|From left, Bing Han, President Harry L. Williams and Chao Yu. Han and Yu both received Master of Science degrees in Applied Optics and Ph.Ds. in Applied Mathematics and Mathematical Physics from DSU.|
Halfway across the world, a product of Delaware State University’s master’s and doctoral degree programs is managing a multimillion dollar company while his wife — also a graduate of the same programs — is teaching university-level mathematics.
Bing Han and his wife, Chao Yu, are using the advanced degrees they earned at DSU to propel their careers in business and higher education, respectively.
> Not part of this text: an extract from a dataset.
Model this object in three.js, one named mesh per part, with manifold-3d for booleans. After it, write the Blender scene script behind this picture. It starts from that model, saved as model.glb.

Both earned Master of Science degrees in Applied Optics and Ph.Ds. in Applied Mathematics and Mathematical Physics. Yu completed her doctoral degree in 2009, while Han finished his in 2012.
Both have returned to their native China to make their country a beneficiary of the knowledge they attained at DSU. Han is the general manager of Jinxing Automotive Interior Decoration Inc., a designer and manufacturer of car interior elements for 15 different automobile manufacturers, including General Motors, BMW, Volkswagen, Fiat, as well Inteva, one of the world’s largest global automotive suppliers.
The company, which employs more than 1,300 people, brought in more than $19 billion in revenue in 2012.
Yu teaches mathematics at Liaoning University in the Chinese city of Shenyang.
Han said both he and his wife enjoyed their time at DSU.
“We had a lot of support and help from the faculty at DSU, and not just with the courses, but with everything else concerning our time in the U.S.,” Han said. “Dr. Fengshan Liu (DSU vice president of International Affairs) was very important to us.”
Han, 32, said his degree work at DSU has made him a more valuable executive at Jinxing.
“The mathematics courses helped me to deal better with problems and how to arrive at solutions,” Han said.
Not only an advanced student at DSU, Han was also a mathematics instructor and was the University’s first-ever Chinese language teacher. “Teaching classes at DSU helped me greatly with my English,” Han said. “Because a lot of Jinxing’s customers are international, my improved English has helped me to communicate with a lot of them.”
Han and Yu have two children, a son named Jiaxu and a daughter, Catherine, who was actually born during their time in the United States, giving the child citizenship in both the U.S. and China.
In China, Han said he and his wife get to meet some Chinese students destined to attend DSU.
“I tell them to talk with Americans and get to know American society,” he said. “I tell them to learn the culture because the current America is the future of China.”
Han and Yu were recently reunited in China with Dr. Liu and President Harry L. Williams, who traveled to the country in June to meet with some university collaborators of DSU. He said he thinks highly of Dr. Williams.
“(Dr. Williams) is a nice person who cares about the Chinese people,” Han said. “I believe he will bring a bright future for DSU.”